“That went well, don’t you think honey?” As she stands at the front door waving her parents good bye she is patting her husband on the back for a meal well cooked and deliciously served. Little does she know that her mom and dad are pulling gag bags out of the glove box preparing to stop for a Big Mac and some fries out of sheer starvation and discontent for the man (even if he is a chef) that stole their daughter’s heart. And whether you are a man or woman, if you cook better than your mother in law or produce a rare dish that becomes a house favorite; you are doomed to a lifetime of resentment and nitpicking about the foods you serve and how well you cook. No one likes to be out done, especially the dreaded mother-in-law!
It’s almost cute how men and women alike want to share their culinary experience with the in-laws as a way to impress them. Sadly, no matter how sweet your tea or how crispy fresh your asparagus is, it will rarely be good enough. Try as you may, your efforts are simply in vain and getting your feelings hurt in the process is not worth your time or effort.

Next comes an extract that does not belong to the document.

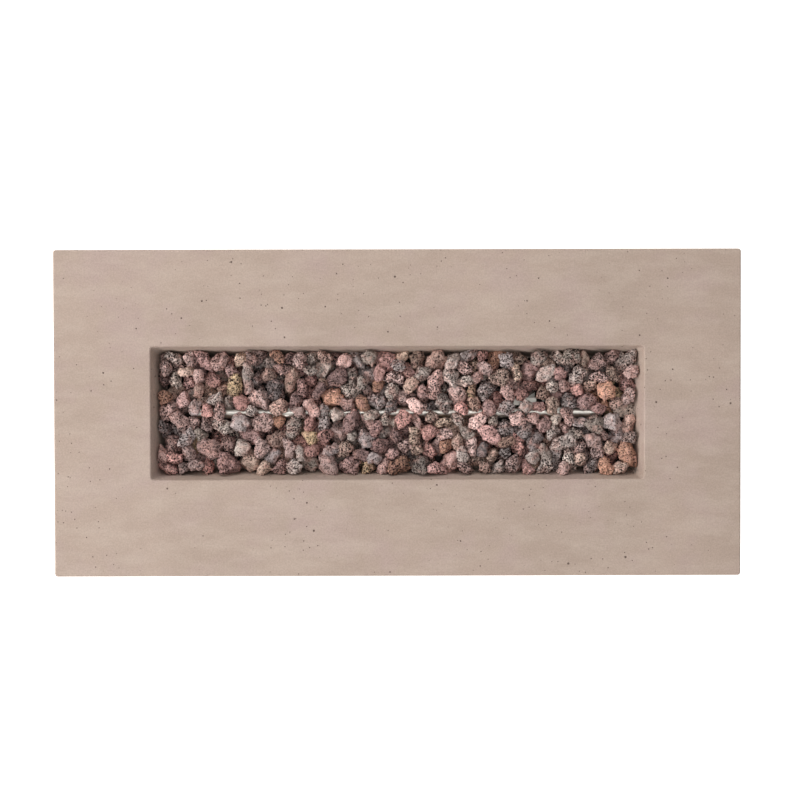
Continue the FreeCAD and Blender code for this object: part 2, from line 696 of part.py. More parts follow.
def deck_screw_places():
    """The equal short screws of the pan, the cradles, the sensor bracket and the heat shield."""
    places = [((PAN_SCREW_X * side, PAN_SCREW_Y * end, PAN_TOP), "up") for side, end in CORNERS]
    cradle_top = PAN_TOP + CRADLE_FOOT
    for side, end in CORNERS:
        places.append(((CRADLE_SPACING / 2 * side, CRADLE_SCREW_Y * end, cradle_top), "up"))
    for side in SIDES:
        x = SENSOR_X + PROBE_SPREAD * side
        places.append(((x, BRACKET_SCREW_Y, PAN_TOP + BRACKET_SHEET), "up"))
    for side, end in CORNERS:
        x = STANDOFF_SPREAD / 2 * side
        places.append(((x, STANDOFF_WIDTH / 2 * end, SHIELD_TOP - SHIELD_SHEET), "down"))
    return places


def screws():
    screw = Piece("screw_pattern", kept=False)
    screw.turned([(0, -SCREW_LENGTH), (SCREW_RADIUS, -SCREW_LENGTH), (SCREW_RADIUS, 0), (SCREW_HEAD_RADIUS, 0),
                  (SCREW_HEAD_RADIUS - 0.8, SCREW_HEAD), (0, SCREW_HEAD)])
    group("deck_screws", screw, deck_screw_places())
    group("wall_screws", screw, wall_screw_places())


def burner():
    tube = Piece("burner_tube", (0, 0, TUBE_Z))
    half = TUBE_LENGTH / 2
    bore = TUBE_RADIUS - TUBE_WALL
    tube.prism("YZ", [circle(0, 0, TUBE_RADIUS), circle(0, 0, bore)], -half, half)
    row = PORT_PITCH * (PORT_COUNT - 1)
    port = tube.prism("XZ", [circle(-row / 2, 0, PORT_RADIUS)], -TUBE_RADIUS, TUBE_RADIUS, cut=True)
    tube.repeat(port, "H_Axis", row, PORT_COUNT)
    tube.prism("XY", [circle(0, 0, STUB_BORE)], -TUBE_RADIUS, -bore / 2, cut=True)
    cap = Piece("end_cap_pattern", kept=False)
    plug = TUBE_WALL * 8
    inside = bore - TURNING_PLAY
    cap.turned([(0, 0), (inside, 0), (inside, -plug), (inside - TUBE_WALL, -plug),
                (inside - TUBE_WALL, -TUBE_WALL), (0, -TUBE_WALL)])
    group("burner_end_caps", cap, [((half, 0, TUBE_Z), "right"), ((-half, 0, TUBE_Z), "left")])
    burner_stub()
    burner_cradles()


def burner_stub():
    """The inlet pipe, fitted to the underside of the burner tube and nutted under the pan."""
    stub = Piece("inlet_stub", (0, 0, TUBE_Z))
    bottom = STUB_BOTTOM - TUBE_Z
    stub.prism("XY", [circle(0, 0, STUB_RADIUS), circle(0, 0, STUB_BORE)], bottom, bottom + (TUBE_Z - STUB_BOTTOM))
    stub.prism("YZ", [circle(0, 0, TUBE_RADIUS + TURNING_PLAY)], -TUBE_RADIUS, TUBE_RADIUS, cut=True)
    nut = Piece("stub_lock_nut", (0, 0, PAN_BOTTOM - STUB_NUT_HEIGHT))
    nut.prism("XY", [hexagon(STUB_NUT_FLATS), circle(0, 0, STUB_RADIUS + TURNING_PLAY)], 0, STUB_NUT_HEIGHT)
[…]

Let’s assume that you have grown tired of the ritual gatherings for the holidays at the in-laws. Year after year you gather around the Thanksgiving table only to be forced to endure your sister in law’s rug rats and the brother in law who always drinks too much. Not to mention you and your spouse are sentenced to sleep apart like teenagers and the house smells of musk and eggs. No matter how many times you offer your assistance at preparing the turkey or how many dishes you choose to make to add to the feast – it is all looked at as if it nothing more than mush. You may find that it never makes the table or that your mother in law is turning up her nose and talking about your broccolis casserole behind your back. This year, you decide that you are going to host the feast and you are planning to do it YOUR way. Yikes, this is your first big mistake.
No matter how well the turkey comes out or how much money you spend at a local fresh food market picking the best veggies money can buy, they will turn out terrible. Even worse, the excitement and stress you feel at preparing the meal and the house will result in a let down because it wont be appreciated. Instead, you will be asked if you actually ironed the silk tablecloth or when the last time you vacuumed your hard wood floors was. When the in laws taste the stuffing, don’t look – chances are they will be acting as if it smells like puke and they will notice immediately that you didn’t add enough sage. Of course your father in law wont say a word and the more he compliments you and your efforts (especially if you are a woman) the more angry your mother in law will get!
Even casual dinners can turn into catastrophic arguments that make you question the sanity of the in-laws. Try to grill some hamburgers on a spring afternoon, and someone will point out that the grille wasn’t clean enough. Prepare a birthday cake for your one year old child’s family party – and it will have too much sugar. Couldn’t you have just settled for an orange meringue? (How gross is that?) And if you ever get stuck entertaining your mother in law for an afternoon while the hubby and father in law are off fishing; she wont like any fast food restaurant you choose, will find the best sandwich shop in town pretentious and will many times sigh and ugh, anxious to return to her own comfort zone. Sadly, even if you used her exact lasagna recipe or stole some from her freezer to serve at your own table – it just wouldn’t be right! You will have left out the ricotta or skimped on the oregano. If the taste can’t be complained about, watch her as she scans your dinnerware looking for a leftover crust the dishwasher left behind just so she can embarrass you and make you feel ‘dirty.’ Her poor son!
Cooking for the in-laws! Your efforts and worry would be better placed, cooking for a cast of inmates. The trick is don’t take it personal. And whether you are the husband or the wife, don’t expect your spouse to understand or sense the undermined anger and belittling going on at and around the table. They won’t get it. Save your self some time and money and order take out. Whatever you do, realize that it isn’t your food, your home, your tastes or shopping habits that are the problem. It isn’t too much salt or too little pepper or a dirty fork she stored in her purse to pass off as one out of your pantry. It is the simple fact that in-laws, eating at the table of their grown child’s life – are forced to deal with and realize that their baby (man or woman) has moved on. At some point, it will be you sitting at the table eating your in-laws child’s food, off plates that are far better than any you had, starving to feel needed, loved and important once again.